Para fomentar práticas pedagógicas afetivas, uma alternativa é o uso de atividades iniciais que estabelecem uma conexão emocional com o conteúdo. Ao despertar a curiosidade dos alunos, essas atividades aumentam o interesse e facilitam a apropriação do conhecimento. Professores que planejam suas aulas com a intenção de afetar emocionalmente seus alunos não apenas ensinam melhor, mas também despertam neles um desejo genuíno de aprender.

 

Como modelar uma experiência de aprendizagem afetiva

1. Preparação para geração de vínculos

A geração de vínculos consiste em criar conexões entre os estudantes e o conteúdo, fazendo com que cada um se sinta parte essencial do processo de aprendizagem. Isso reforça o vínculo e o senso de pertencimento ao grupo.

Elabore convites personalizados para projetos, destacando a importância de cada estudante para o sucesso do trabalho. Inicie um grupo de discussão online com uma pergunta instigante que incentiva a participação de todos.

Adote estratégias que demonstrem interesse pelos sentimentos e percepções dos estudantes. Atividades dessa natureza reforçam a ideia de que cada estudante tem algo importante a contribuir e que o sucesso do grupo depende da colaboração de cada um.

 

2. Expectativa e conexão emocional

A criação de expectativa e a conexão emocional despertam o interesse inicial dos estudantes, vinculando o conteúdo a algo que realmente os motiva.

Para alcançar isso, o professor pode contar uma história ou compartilhar um caso real que exemplifique o tema, destacando um problema atual que a disciplina busca resolver. Essa abordagem desperta a curiosidade dos estudantes e cria conexão emocional com o conteúdo.

 

3. Ambientação

A ambientação envolve preparar o ambiente físico ou virtual para que os estudantes se sintam reunidos e motivados. Um ambiente acolhedor facilita a concentração e o engajamento.

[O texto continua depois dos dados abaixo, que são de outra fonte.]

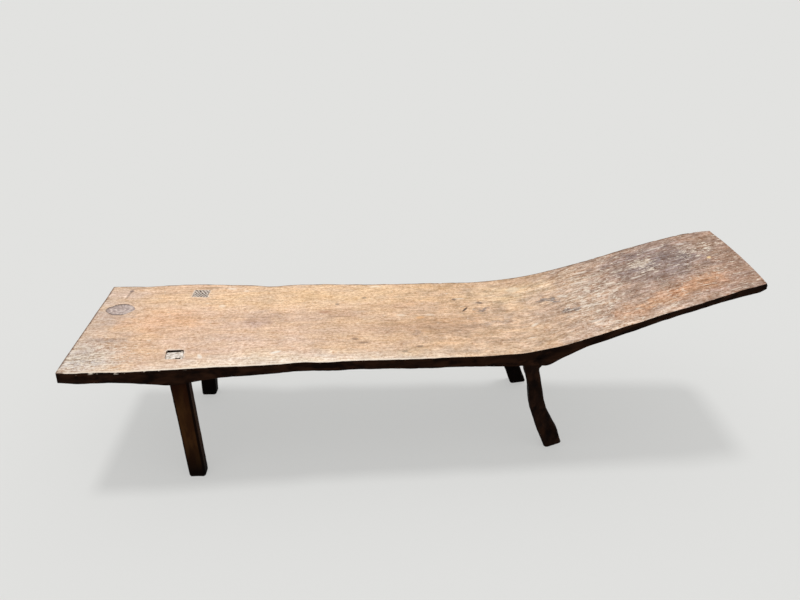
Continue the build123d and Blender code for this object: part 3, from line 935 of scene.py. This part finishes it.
def warped(tree, place, reaches):
    """The place pushed about by ragged noise, once for each reach. Its lumps are about 70 mm long."""
    ragged = {"Vector": place, "Scale": 14.0, "Detail": 5.0, "Roughness": 0.65}
    push = (add(tree, "TexNoise", ragged)["Color"], (0.5, 0.5, 0.5))
    push = add(tree, "VectorMath", push, operation="SUBTRACT")[0]
    moves = ((push, reach, place) for reach in reaches)
    return (add(tree, "VectorMath", move, operation="MULTIPLY_ADD")[0] for move in moves)


# the seat's ground colour along the bed: station in mm and colour. Over the headrest it darkens,
# partly as patina and partly as painted shade on the tilted headrest
SEAT_GROUND = (
    (8, "D8BEA8"),
    (208, "E4C0A1"),
    (480, "E3C1A6"),
    (908, "E1BFA0"),
    (1158, "DAB797"),
    (1428, "D9B99C"),
    (1608, "C7AA94"),
    (1788, "BFA28F"),
    (2117, "B29381"),
)
# stains and worn places: middle and reach in mm along and across, turn, strength, colour
SEAT_STAINS = (
    ((18, -185), (230, 125), 0, 0.9, "C2B2A5"),  # foot corner rubbed grey by dust and sandals
    ((44, 30), (110, 80), 0, 0.5, "C8AF9C"),  # grey round the knot
    ((98, -88), (80, 24), 0, 0.6, "A08C82"),  # grey streak in the foot corner
    ((690, -262), (700, 115), 0, 0.85, "F4E2CE"),  # cream along the left edge, where sleepers sit
    ((1150, -215), (330, 60), 0, 0.4, "E6CDB2"),
    ((520, -120), (330, 70), 0, 0.5, "E4C7B2"),
    ((700, 165), (700, 125), 0, 0.55, "F4CFA2"),  # warm along the right half
    ((300, 130), (220, 80), 0, 0.4, "F2CDA8"),
    ((250, 15), (210, 95), 0, 0.45, "EEBB94"),  # orange by the foot
    ((568, 0), (105, 58), 10, 0.65, "BFA293"),  # mauve stain
    ((840, 40), (90, 50), 0, 0.4, "D0A88A"),
    ((1010, 78), (95, 28), 0, 0.5, "C69E80"),  # tan under the shoulders
    ((1110, -50), (290, 78), 0, 0.65, "C39F82"),
    ((1400, 130), (200, 110), 0, 0.6, "EBCDA8"),  # yellow before the bend
    ((1071, -93), (40, 26), 0, 0.5, "A89488"),
    ((1308, 23), (34, 20), 10, 0.75, "7C7270"),  # grey-blue stains
    ((1345, -40), (60, 26), 30, 0.35, "A89A94"),
    ((1516, 30), (44, 14), -25, 0.7, "747072"),
    ((1596, -62), (38, 15), 25, 0.7, "747072"),
    ((1620, 70), (90, 70), 0, 0.4, "D9BCA0"),
    ((1720, -212), (260, 70), 0, 0.85, "E6CAB4"),  # pale along the headrest's left edge
    ((1880, 75), (225, 185), -10, 0.88, "94837E"),  # grey where the head lies
    ((1965, 60), (60, 46), 0, 0.6, "877774"),
    ((1830, 145), (60, 34), -20, 0.6, "80706E"),
    ((1842, 90), (36, 50), 20, 0.75, "DCCBB8"),  # pale cloud in the grey
    ((1935, -112), (170, 60), 6, 0.8, "D2A07C"),  # orange along the headrest's left edge
    ((1768, -150), (130, 44), 6, 0.6, "D2A07A"),
    ((2048, 205), (110, 50), 0, 0.4, "C0A08A"),
    ((2075, 40), (55, 170), 0, 0.6, "A48672"),
    ((230, -205), (90, 40), 0, 0.5, "CDAE97"),
    ((1010, 120), (70, 90), 0, 0.4, "EBC6A2"),
    ((60, -215), (120, 40), 0, 0.5, "DED2C8"),
    ((70, 205), (110, 45), 0, 0.45, "E6CAB6"),
    ((1450, 208), (150, 48), 0, 0.5, "C09C7C"),
    ((1200, 205), (180, 40), 0, 0.3, "E2BA90"),
    ((1120, 125), (80, 60), 0, 0.4, "F2CAA0"),
    ((1790, 130), (140, 50), 0, 0.3, "B49A8A"),
    ((150, -125), (170, 50), 0, 0.3, "C8A890"),
    ((2048, 125), (80, 50), 0, 0.35, "98806F"),
    ((1120, -140), (70, 60), 0, 0.35, "DCBA9A"),
)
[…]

Em uma sala de aula presencial, o professor pode incorporar uma imagem ou música que evoque o tema da aula. Nas aulas online, é possível criar “salas temáticas” com fundos visuais ou digitais que remetem ao tema. Além disso, os estudantes podem ser incentivados a personalizar seu ambiente virtual com imagens ou frases de promessa, fortalecendo a conexão com o conteúdo.

 

4. Aprendizagem ativa e engajadora

A aprendizagem ativa envolve atividades que estimulam os alunos a participar, pensar criticamente e aplicar o conhecimento de forma prática e significativa.

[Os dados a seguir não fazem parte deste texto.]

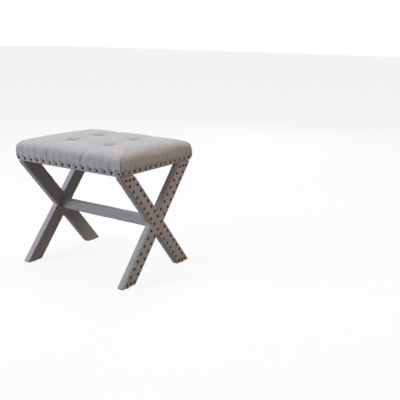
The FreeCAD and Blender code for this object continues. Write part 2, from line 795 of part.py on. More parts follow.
def frame_nails():
    """Nails along both edges of every half arm on a frame's outer face."""
    shift = FRAME_NAIL_EDGE * SLANT
    rise = CROSSING_Z - ARM_BOTTOM - FRAME_NAIL_END
    outer_end = HALF_DEPTH - LEAN * FRAME_NAIL_END - shift
    inner_end = HALF_DEPTH - ARM_RUN - LEAN * FRAME_NAIL_END + shift
    side_notch = ARM_RUN / 2 - shift
    end_notch = rise - inner_end / LEAN
    places = []
    for up in (-1, 1):
        places.append((0.0, up * end_notch))
        for side in (-1, 1):
            outer_start = FreeCAD.Vector(0, side * side_notch, 0)
            outer_stop = FreeCAD.Vector(0, side * outer_end, up * rise)
            inner_start = FreeCAD.Vector(0, 0, up * end_notch)
            inner_stop = FreeCAD.Vector(0, side * inner_end, up * rise)
            row = evenly(outer_start, outer_stop, OUTER_ROW_NAILS)[1:]
            row += evenly(inner_start, inner_stop, INNER_ROW_NAILS)[1:]
            row.append((outer_stop + inner_stop) * 0.5)
            places += [(point.y, point.z) for point in row]
    for side in (-1, 1):
        places.append((side * side_notch, 0.0))
    return [nail(FreeCAD.Vector(HALF_LENGTH, y, CROSSING_Z + z), ALONG) for y, z in places]


def both_ends(solids):
    """A right-hand set of pieces together with its copy at the left."""
    return solids + [turned_round(solid) for solid in solids]


def build():
    """Write every node of the stool."""
    os.makedirs("parts", exist_ok=True)
    save("seat_cover", seat_cover())
    save("foam_pad", foam_pad())
    save("side_wadding", side_wadding())
    save("tuft_buttons", tuft_buttons())
    save("tuft_twines", tuft_twines())
    save("tuft_washers", tuft_washers())
    front_rail, back_rail = long_rails()
    left_rail, right_rail = short_rails()
    save("front_rail", front_rail)
    save("back_rail", back_rail)
    save("left_rail", left_rail)
    save("right_rail", right_rail)
    save("corner_blocks", corner_blocks())
    save("seat_deck", seat_deck())
    save("dust_cover", dust_cover())
    save("rail_screws", rail_screws())
    save("deck_screws", deck_screws())
    save("frame_screws", frame_screws())
    save("frame_dowels", frame_dowels())
    falling_arm, rising_arm = frame_arms()
    right_frame = {
        "falling_arm": falling_arm,
        "rising_arm": rising_arm,
        "frame_wrap": frame_wrap(),
        "frame_panel": frame_panel(),
    }
    for name, solid in right_frame.items():
        save("right_" + name, solid)
        save("left_" + name, turned_round(solid))
    nails = frame_nails()
    save("right_frame_nails", nails)
    save("left_frame_nails", [turned_round(head) for head in nails])
    save("floor_glides", both_ends(glides()))
    save("stretcher_core", stretcher_core())
    save("stretcher_sleeve", stretcher_sleeve())
    save("stretcher_bolts", both_ends(stretcher_bolts()))
    save("barrel_nuts", both_ends(barrel_nuts()))
    save("stretcher_dowels", both_ends(stretcher_dowels()))
    save("front_seat_nails", long_side_nails(-1))
    save("back_seat_nails", long_side_nails(1))
    save("left_seat_nails", short_side_nails(-1))
    save("right_seat_nails", short_side_nails(1))


build()
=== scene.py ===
"""Looks of an upholstered stool: a tufted linen seat on two X-shaped end frames.

Every size is in metres, in the frame of the construction model: X along the seat,
Y from its front to its back, Z up from the floor.
"""

import logging
import math
import random
from dataclasses import dataclass
from enum import Enum
from typing import Callable, Sequence

import bpy
import numpy as np
from mathutils import Matrix, Vector
from mathutils.bvhtree import BVHTree


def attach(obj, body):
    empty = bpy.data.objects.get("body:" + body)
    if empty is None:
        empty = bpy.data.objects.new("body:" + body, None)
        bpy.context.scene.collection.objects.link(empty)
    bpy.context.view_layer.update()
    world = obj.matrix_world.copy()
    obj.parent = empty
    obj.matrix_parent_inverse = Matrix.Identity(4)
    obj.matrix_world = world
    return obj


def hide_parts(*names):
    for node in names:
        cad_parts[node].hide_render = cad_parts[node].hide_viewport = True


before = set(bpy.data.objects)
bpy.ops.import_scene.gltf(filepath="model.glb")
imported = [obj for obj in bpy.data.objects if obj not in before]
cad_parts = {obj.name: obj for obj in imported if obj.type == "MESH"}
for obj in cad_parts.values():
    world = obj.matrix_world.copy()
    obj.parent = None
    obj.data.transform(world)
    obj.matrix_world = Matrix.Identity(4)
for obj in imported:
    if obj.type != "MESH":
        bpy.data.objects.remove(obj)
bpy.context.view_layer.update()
LOG = logging.getLogger("stool")
MM = 0.001
BODY = "root"
WEAVE_MAP = "cloth"
# The point attribute that holds the cloth's painted shade
PAINTED_SHADE = "crease"
Colour = tuple[float, float, float]
Points = np.ndarray
Span = tuple[float, float]

# Sizes that several pieces share
HALF_LENGTH = 0.230
HALF_DEPTH = 0.187
UNDERSIDE = 0.370
FRAME_INNER = 0.205
ARM_LEAN = math.atan(0.836739)
TUFT_X = 0.082
TUFT_Y = 0.066


class Kind(Enum):
    """What an edit-mode operator works on."""

    POINTS = "VERT"
    EDGES = "EDGE"
    FACES = "FACE"


class Side(Enum):
    """The four sides of the seat, each with the way that it faces."""

    FRONT = (0.0, -1.0, 0.0)
    BACK = (0.0, 1.0, 0.0)
    LEFT = (-1.0, 0.0, 0.0)
    RIGHT = (1.0, 0.0, 0.0)

    @property
    def outward(self) -> Vector:
        """The way that this side faces."""
        return Vector(self.value)

    @property
    def word(self) -> str:
        """The side's name as the construction model's nodes have it."""
        return self.name.lower()


# Modelling tools


def take(piece: bpy.types.Object) -> None:
    """Selects one piece and nothing else.

    Args:
        piece: The piece to select.
    """
    bpy.ops.object.select_all(action="DESELECT")
    piece.select_set(True)
    bpy.context.view_layer.objects.active = piece


def named(name: str, scale: Sequence[float] = (1, 1, 1)) -> bpy.types.Object:
    """Names and stretches the primitive just added, and puts its place into its mesh.

    Args:
        name: Its name.
        scale: How far each of its axes is stretched.

    Returns:
        The named piece.
    """
    piece = bpy.context.active_object
    piece.name = piece.data.name = name
    piece.scale = scale
    bpy.ops.object.transform_apply(location=True, rotation=True, scale=True)
    return piece


def block(name: str, low: Sequence[float], high: Sequence[float], turn: float = 0.0) -> bpy.types.Object:
    """Adds a box between two corners.

    Args:
        name: The name of the new piece.
        low: The lowest corner.
        high: The highest corner.
        turn: How far the box is turned about X, in radians.

    Returns:
        The new piece.
    """
    bpy.ops.object.select_all(action="DESELECT")
    low, high = Vector(low), Vector(high)
    bpy.ops.mesh.primitive_cube_add(size=1, location=(low + high) / 2, rotation=(turn, 0, 0))
    return named(name, high - low)


def points_of(piece: bpy.types.Object) -> Points:
    """The places of a piece's points, one row each.

    Args:
        piece: The piece to read.

    Returns:
        A row for each point.
    """
    places = np.empty(len(piece.data.vertices) * 3)
    piece.data.vertices.foreach_get("co", places)
    return places.reshape(-1, 3)


def normals_of(piece: bpy.types.Object) -> Points:
    """The way that a piece's surface faces at each point.

    Args:
        piece: The piece to read.

    Returns:
        A row for each point.
    """
    ways = np.empty(len(piece.data.vertices) * 3)
    piece.data.vertices.foreach_get("normal", ways)
    return ways.reshape(-1, 3)


def put_points(piece: bpy.types.Object, places: Points) -> None:
    """Moves a piece's points to new places."""
    piece.data.vertices.foreach_set("co", places.astype(np.float32).ravel())
    piece.data.update()


def faces_of(piece: bpy.types.Object) -> tuple[Points, Points]:
    """The middles of a piece's faces, and the ways that they face.

    Args:
        piece: The piece to read.

    Returns:
        The middles and the ways, a row for each face.
    """
    count = len(piece.data.polygons)
    middles, ways = np.empty(count * 3), np.empty(count * 3)
    piece.data.polygons.foreach_get("center", middles)
    piece.data.polygons.foreach_get("normal", ways)
    return middles.reshape(-1, 3), ways.reshape(-1, 3)


def edges_of(piece: bpy.types.Object) -> tuple[Points, Points]:
    """The two ends of each of a piece's edges.

    Args:
        piece: The piece to read.

    Returns:
        The starts and the ends, a row for each edge.
    """
    ends = np.empty(len(piece.data.edges) * 2, dtype=np.int32)
    piece.data.edges.foreach_get("vertices", ends)
    places = points_of(piece)
    return places[ends[0::2]], places[ends[1::2]]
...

Para implementar essa estratégia, organize debates sobre temas controversos ou de relevância social na disciplina, dividindo a turma em grupos com posições opostas e incentivando-os a defender seus argumentos com base em evidências.

Estratégias como o fórum invertido ou o palco invertido também podem ser agregadoras. Esse tipo de atividade não apenas captura a atenção dos estudantes, mas também desenvolve habilidades de argumentação e pensamento crítico.

 

5. Consolidação

A consolidação é o momento de reflexão, permitindo que os estudantes processem e integrem o conhecimento, promovendo uma sensação de fechamento e realização por meio da acomodação dos novos aprendizados.

Para favorecer essa etapa, proponha que cada estudante escreva uma breve reflexão ou mensagem para si mesmo, destacando o que aprendeu e como pretende aplicar esse conhecimento. Essas “colheitas” podem ser guardadas e revisadas no final do semestre ou do curso, proporcionando um momento de reflexão pessoal sobre o desenvolvimento de cada estudante.

Essas estratégias são direcionadas para uma experiência de aprendizagem mais afetiva e engajadora, onde os estudantes se sentem emocionalmente conectados e motivados a participar do processo educacional.

As IES precisam enxergar o aprendizado como uma experiência que envolve a cabeça, o coração e as mãos. Isso significa que a experiência de aprendizagem precisa ser cognitiva (ativando o intelecto), emocional (criando conexões e envolvimento) e prática (integrando habilidades e conhecimento à realidade do aluno).

O afeto é o que permanece com o estudante após a experiência de aprendizagem, influenciando suas futuras relações com o conhecimento e com o mundo ao seu redor. É também compromisso de transformação. A prática pedagógica deve, portanto, criar laços afetivos que tornem o aprendizado mais profundo e significativo. Sem esse vínculo, o conteúdo se fragmenta e se desconecta da realidade dos estudantes, enfraquecendo sua capacidade de engajamento.